Caribbean Thoughts

by Carol Mitchell

Help! My child won’t read

Many parents worry because their children don’t want to read. The first step to addressing this, is to try to find out the cause of their reluctance. Once you know the why, it is much easier to come up with a mutually acceptable solution.

I have noted a number of reasons why children are reluctant to read:
 

There are too many other things competing for their attention. Our children have more activities, television programmes and electronic games and gadgets than we could have even imagined when we were growing up. Reading is one more activity (along with eating and bathing) that just gets in the way of their doing something else. If you are struggling to get your child to read instead of spending time in front of a screen, consider limiting screen time to specific periods, perhaps weekends or even school holidays.

 

No one else in the family really reads. This goes hand in hand with point number one. If mom and dad spend most of their time in front of the TV or computer (I’m guilty as charged on the latter), children may look upon reading as an activity that is forced upon them because they are the “last man on the totem pole”. If other family members curl up with a book on a regular basis, it may seem less like a punishment and more like a fun family activity.

 

They don’t like the way they sound when they read out loud. At a certain age, children are encouraged to read out loud in the classroom. Often children don’t like the sound of their own voice or they think that they sound awkward and they are reluctant to read. This can grow into a dislike of reading that stays with them even when they no longer have to read aloud. We can address this by giving children lot of opportunities to practice reading alone when it is just you and them. This way they develop their confidence and are ready for classroom reading time.

 

They are having difficulty with their eyes. Often children have difficulty seeing the words on the books or reading hurts their eyes or gives them a headache. If the symptoms are mild, they may not complain about the specific problem, but they may just be reluctant to read because it is uncomfortable. Observe your child when he or she reads. How does he hold the book? Does he bring it too close to his face? Is she squinting to see the words?

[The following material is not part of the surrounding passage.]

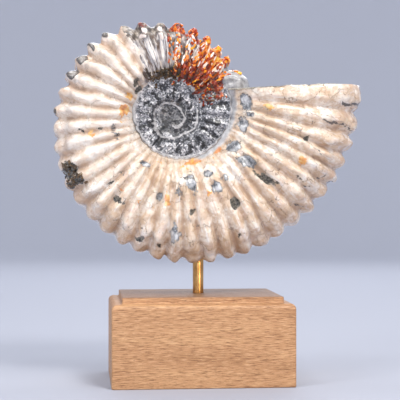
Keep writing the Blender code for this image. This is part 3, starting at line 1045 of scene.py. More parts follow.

If you notice anything like this, consider having his or her eyes checked.

 

They have not found books that peak their interest. I have a friend whose son went through a one year stage when he would only read books about lions and tigers. My friend was very frustrated because she felt that he should read a greater variety of books. However, eventually he moved on to other things and he took with him the love of reading that he generated during the “big cat” year. So allow your child to explore their own reading quests – within reason, of course.

 

Reading is difficult. Children learn to read at different paces. Some may need extra encouragement or even a tutor to teach them reading techniques. Sometimes it is just a matter of timing. I hired a tutor for my son when he was struggling to learn to read. At first I thought that it was ineffective, hut when he decided that he was ready to read, he applied the tips and techniques he had been taught and caught right up with his peers. If you think that your child is reading and understanding at a significantly lower level than his or her peers, it may be time to seek professional help.

Remember that reading should be fun for children. If reading time is a time of tension and conflict you will find yourself caught in a downward spiral. Set aside a special cuddly time to read to your child even if they don’t want to read for themselves. Sometimes it is just a matter of time.